— START Recorded data —

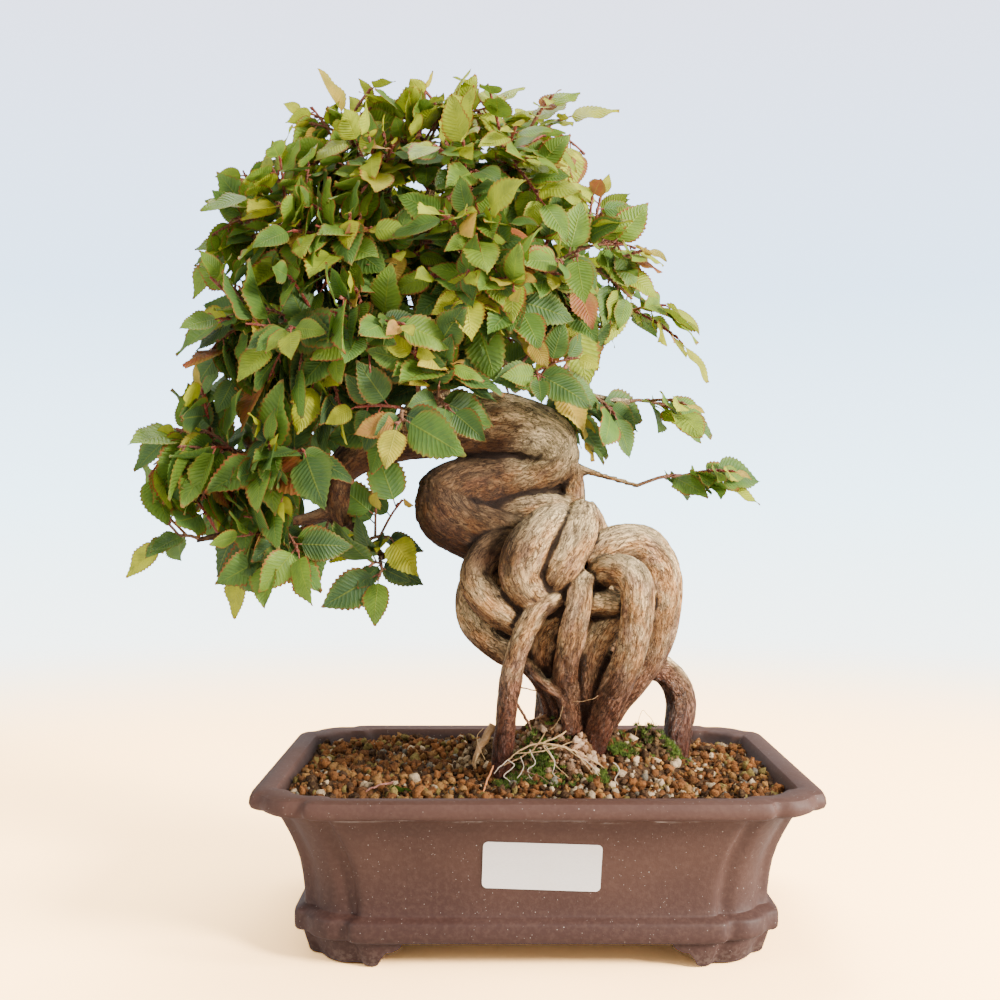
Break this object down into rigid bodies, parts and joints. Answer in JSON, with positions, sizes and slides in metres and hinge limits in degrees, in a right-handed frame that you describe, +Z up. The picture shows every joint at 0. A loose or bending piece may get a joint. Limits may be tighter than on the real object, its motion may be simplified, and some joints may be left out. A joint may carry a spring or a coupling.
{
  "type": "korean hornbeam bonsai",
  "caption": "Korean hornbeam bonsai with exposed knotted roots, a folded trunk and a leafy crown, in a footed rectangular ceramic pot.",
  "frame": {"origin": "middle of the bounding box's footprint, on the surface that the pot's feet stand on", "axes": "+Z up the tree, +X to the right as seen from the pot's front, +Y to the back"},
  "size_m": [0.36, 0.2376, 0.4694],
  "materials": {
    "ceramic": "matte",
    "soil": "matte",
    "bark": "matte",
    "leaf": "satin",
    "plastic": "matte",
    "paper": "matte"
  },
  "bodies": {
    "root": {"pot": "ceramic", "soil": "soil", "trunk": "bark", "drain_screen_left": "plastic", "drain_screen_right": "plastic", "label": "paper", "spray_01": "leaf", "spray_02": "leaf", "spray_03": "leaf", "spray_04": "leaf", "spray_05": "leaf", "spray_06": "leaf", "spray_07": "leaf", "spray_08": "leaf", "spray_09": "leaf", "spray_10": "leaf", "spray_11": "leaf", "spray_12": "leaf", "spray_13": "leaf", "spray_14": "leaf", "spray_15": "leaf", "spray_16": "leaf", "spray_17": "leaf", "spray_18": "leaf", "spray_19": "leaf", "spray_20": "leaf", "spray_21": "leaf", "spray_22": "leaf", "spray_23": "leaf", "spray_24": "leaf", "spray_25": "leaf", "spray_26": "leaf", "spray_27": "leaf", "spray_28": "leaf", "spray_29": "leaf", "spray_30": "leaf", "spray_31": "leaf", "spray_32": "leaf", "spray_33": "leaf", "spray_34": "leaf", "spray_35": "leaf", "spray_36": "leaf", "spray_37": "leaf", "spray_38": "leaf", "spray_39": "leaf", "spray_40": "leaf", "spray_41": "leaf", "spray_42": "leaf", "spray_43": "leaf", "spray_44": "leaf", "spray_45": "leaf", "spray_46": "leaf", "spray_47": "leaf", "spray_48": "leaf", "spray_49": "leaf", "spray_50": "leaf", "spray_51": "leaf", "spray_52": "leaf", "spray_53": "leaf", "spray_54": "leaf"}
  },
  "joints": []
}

— END Recorded data —

Your instructions
Extract all the material, leaving every line as it is.

Solved problem
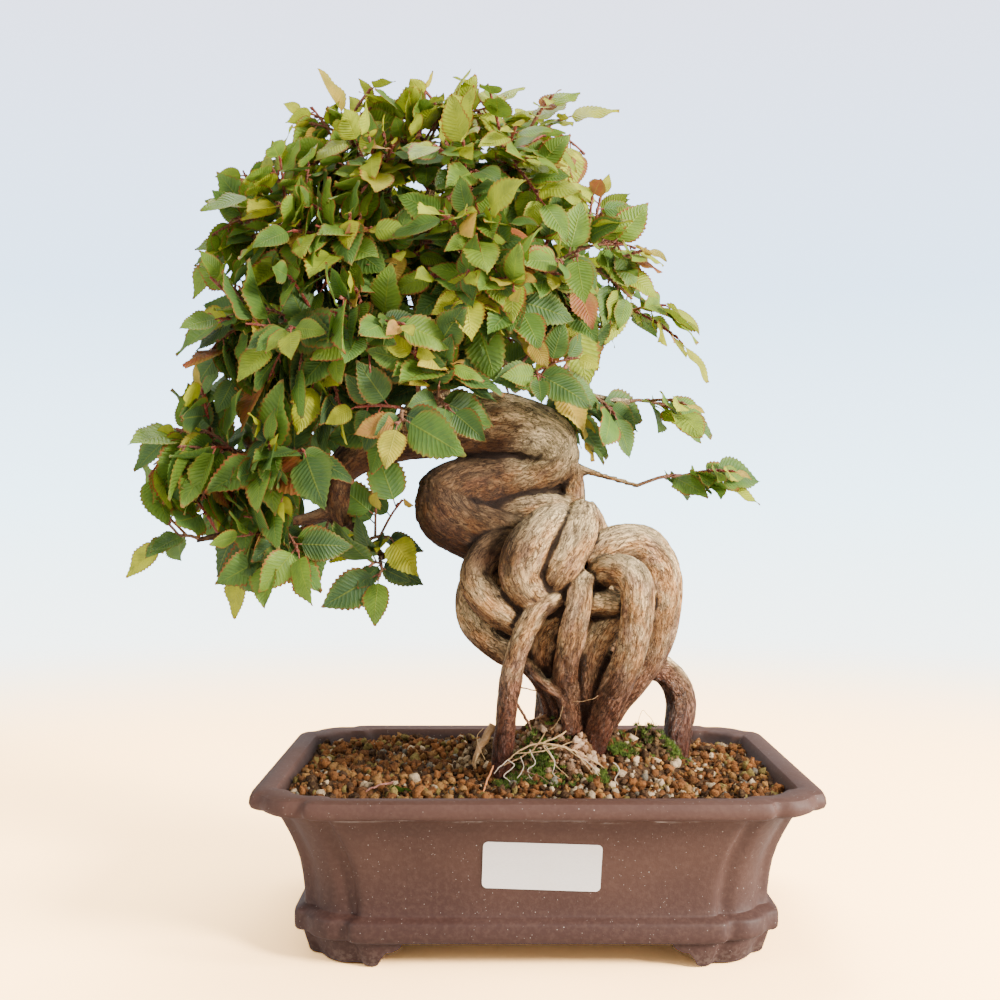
Break this object down into rigid bodies, parts and joints. Answer in JSON, with positions, sizes and slides in metres and hinge limits in degrees, in a right-handed frame that you describe, +Z up. The picture shows every joint at 0. A loose or bending piece may get a joint. Limits may be tighter than on the real object, its motion may be simplified, and some joints may be left out. A joint may carry a spring or a coupling.
{
  "type": "korean hornbeam bonsai",
  "caption": "Korean hornbeam bonsai with exposed knotted roots, a folded trunk and a leafy crown, in a footed rectangular ceramic pot.",
  "frame": {"origin": "middle of the bounding box's footprint, on the surface that the pot's feet stand on", "axes": "+Z up the tree, +X to the right as seen from the pot's front, +Y to the back"},
  "size_m": [0.36, 0.2376, 0.4694],
  "materials": {
    "ceramic": "matte",
    "soil": "matte",
    "bark": "matte",
    "leaf": "satin",
    "plastic": "matte",
    "paper": "matte"
  },
  "bodies": {
    "root": {"pot": "ceramic", "soil": "soil", "trunk": "bark", "drain_screen_left": "plastic", "drain_screen_right": "plastic", "label": "paper", "spray_01": "leaf", "spray_02": "leaf", "spray_03": "leaf", "spray_04": "leaf", "spray_05": "leaf", "spray_06": "leaf", "spray_07": "leaf", "spray_08": "leaf", "spray_09": "leaf", "spray_10": "leaf", "spray_11": "leaf", "spray_12": "leaf", "spray_13": "leaf", "spray_14": "leaf", "spray_15": "leaf", "spray_16": "leaf", "spray_17": "leaf", "spray_18": "leaf", "spray_19": "leaf", "spray_20": "leaf", "spray_21": "leaf", "spray_22": "leaf", "spray_23": "leaf", "spray_24": "leaf", "spray_25": "leaf", "spray_26": "leaf", "spray_27": "leaf", "spray_28": "leaf", "spray_29": "leaf", "spray_30": "leaf", "spray_31": "leaf", "spray_32": "leaf", "spray_33": "leaf", "spray_34": "leaf", "spray_35": "leaf", "spray_36": "leaf", "spray_37": "leaf", "spray_38": "leaf", "spray_39": "leaf", "spray_40": "leaf", "spray_41": "leaf", "spray_42": "leaf", "spray_43": "leaf", "spray_44": "leaf", "spray_45": "leaf", "spray_46": "leaf", "spray_47": "leaf", "spray_48": "leaf", "spray_49": "leaf", "spray_50": "leaf", "spray_51": "leaf", "spray_52": "leaf", "spray_53": "leaf", "spray_54": "leaf"}
  },
  "joints": []
}